After a trial lasting five months, on 14 October 2014 the Timaru High Court handed down verdicts on the three defendants who stood trial. Robert White and Lachie McLeod were found not guilty on all charges, while Edward Sullivan was found guilty on five charges he faced, and not guilty on four other charges.

==Aorangi Securities==
On 20 June 2010, the New Zealand Government placed Allan Hubbard, his wife Jean Hubbard and his business Aorangi Securities and seven charitable trusts into statutory management, with Trevor Thornton and Richard Simpson of Grant Thornton appointed as statutory managers. This decision was based on recommendations from the Securities Commission of New Zealand after a complaint from an investor. Allan Hubbard established Aorangi Securities Limited in 1974. The directors were Allan and Margaret Hubbard and the share capital was owned by another Hubbard-owned company, Forresters Nominee Company Limited. Aorangi had operated as a finance company, having raised $98 million from 407 investors living in Otago and Canterbury and making loans of approximately $134 million to borrowers. The review of the Securities Commission concluded that many of the loans were inadequately documented, appeared to be unsecured and contrary to instructions from investors. The Serious Fraud Office initiated an investigation for fraud.

==Hubbard Funds Management==
In July 2010, Grant Thornton reported that Allan Hubbard also controlled an additional business entity that they had not been aware of when appointed. This was Hubbard Funds Management, an investment management business estimated to be worth $70 million. It had inadequate accounting records consisting of a hand written cashbook and journals maintained by Mr Hubbard.

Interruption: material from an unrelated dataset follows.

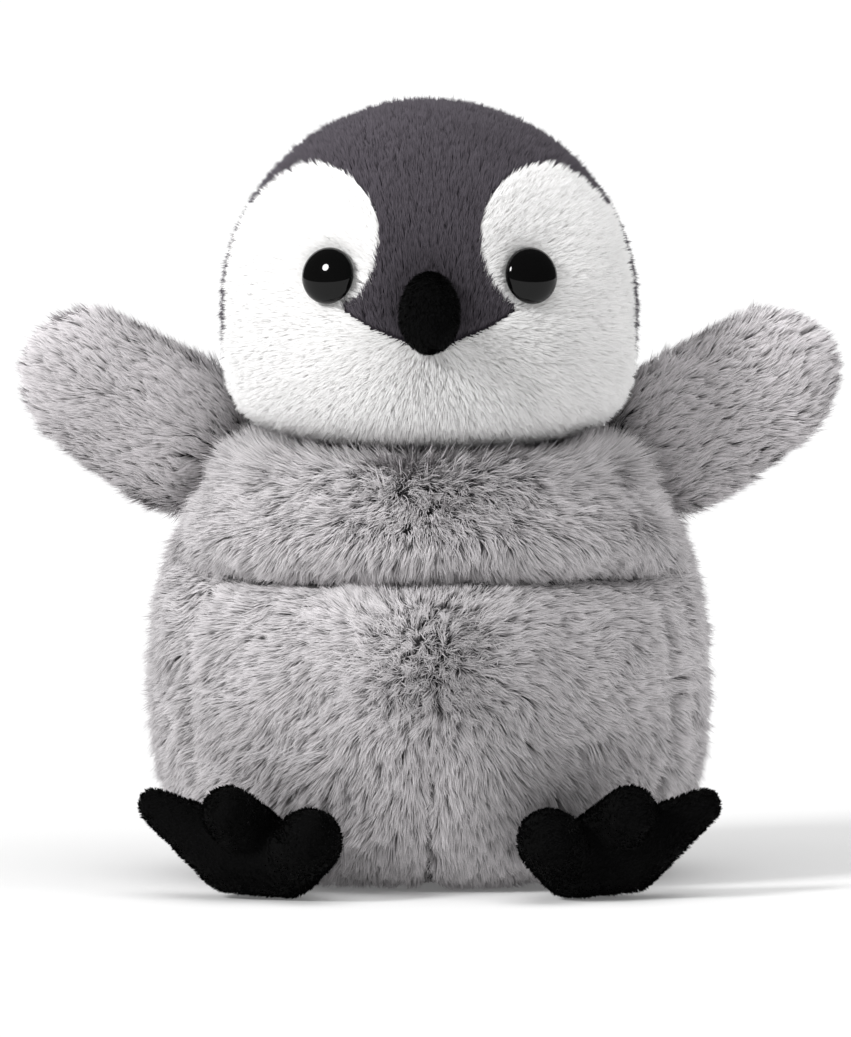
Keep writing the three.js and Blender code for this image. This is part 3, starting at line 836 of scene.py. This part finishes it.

In September 2010, two further companies related to Hubbard Funds Management, Hubbard Churcher Trust Management Ltd and Forresters Nominee Company Ltd, were also placed under statutory management.

In April 2012, Grant Thornton paid out an interim distribution of $9 million (or 13.4c in the dollar) to investors in Hubbard Management Funds.

In May 2012, Grant Thornton reported that investors in Hubbard Management Funds were owed $82 million, and the fund was valued at $44.8m. Grant Thornton asked the High Court to decide how to distribute the fund given the lack of a prospectus and given that the 'largely fictional' investor statements had not been reconciled to investment assets for three years.

== Subsequent events ==
In 2017 Kapiti sharebroker Chris Lee investigated the possibility of legal claims by investors, to be funded by an Australian litigation funding company, but these have not eventuated.

In 2017 the High Court ruled that former investors would receive more than $9.4 million from the proceeds of Alan Hubbard's estate.

In 2019 Kapiti sharebroker Chris Lee wrote a book The Billion Dollar Bonfire criticising the sale of SCF assets by the receivers as a "fire sale" and asking why overseas offers were not taken up.